Union of the Christian Churches
This reform of the Church would have been very perfect if it had from the very beginning implied the re-establishment of union among the separate Churches. It has been rightly said that ‘it is as difficult to see Christ behind the Church as to see the sun behind the darkness of night’. From the very start of our work we have made it one of our aims to study means of reviving this union. Our efforts during our international congresses, and our writings on this question in Revue internationale de theologie [1893 – 1910], are well known; great reconcilations have been effected among all the Churches that have taken part in these, and, if the union has not yet been sanctioned, it is because there are still administrative obstacles to be overcome, and especially prejudices of a hierarchical kind to be put down – a matter of time, which more favourable social circumstances will undoubtedly help to bring to a successful issue.
It is already apparent to all eyes that the ‘union’ aimed at is on the ‘unity’ which many had at first imaged. That the latter is not necessary; and that, moreover, it is impossible, considering the needs of various kinds which are prevalent among the nations and which form part of human nature itself. Matter-of-fact men will return to the real nature of spiritual union and the ‘bond of peace’ [Eph. 4:3], which will be sufficient to form real Christian brotherhood throughout the world.

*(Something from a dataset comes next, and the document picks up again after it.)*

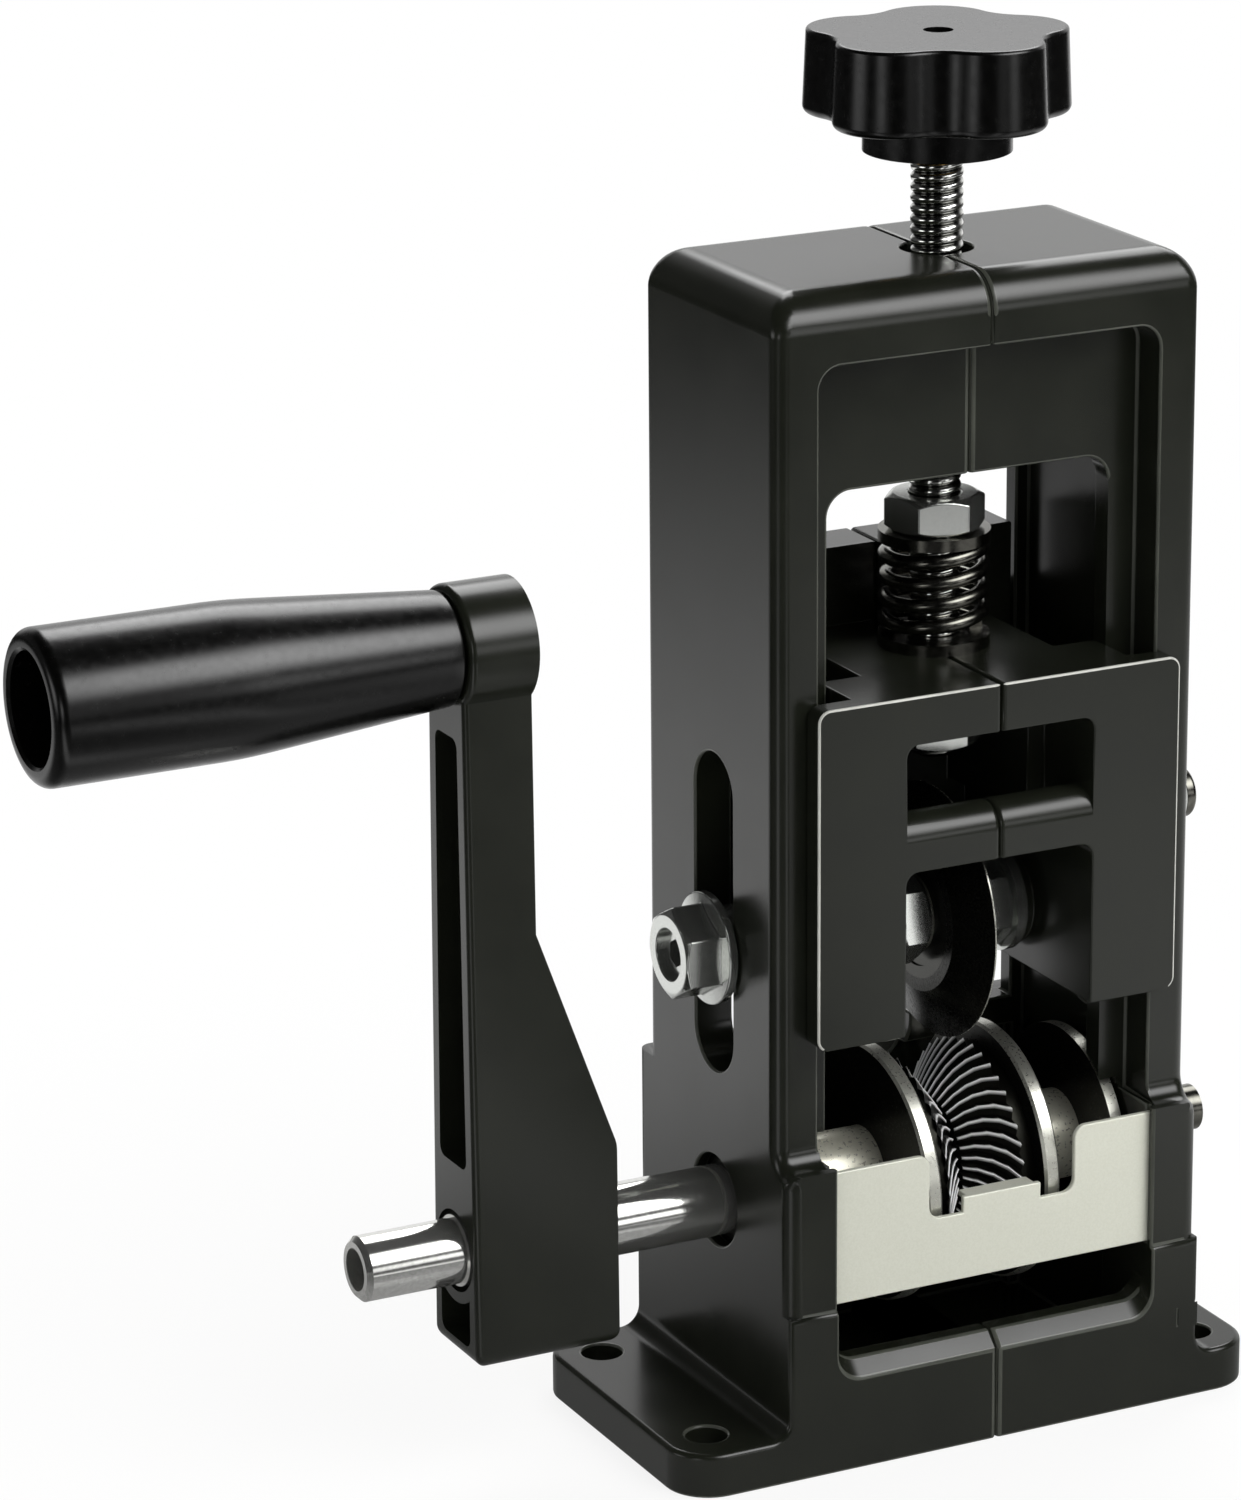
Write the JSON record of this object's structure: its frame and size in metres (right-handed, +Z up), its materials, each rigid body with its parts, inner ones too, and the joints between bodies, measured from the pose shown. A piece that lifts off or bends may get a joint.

A better understanding has already been reached as to the respects in which the Christian Churches ought to be one, and those in which they ought to remain distinct and all. When all are one in loving one another, in working together for the social well-being, in banishing from their theology every trace of anthropomorphism and politics, in becoming more spiritually-minded after the pattern of Christ, and in establishing the reign of God in every individual conscience, then the union in question will be very near being declared.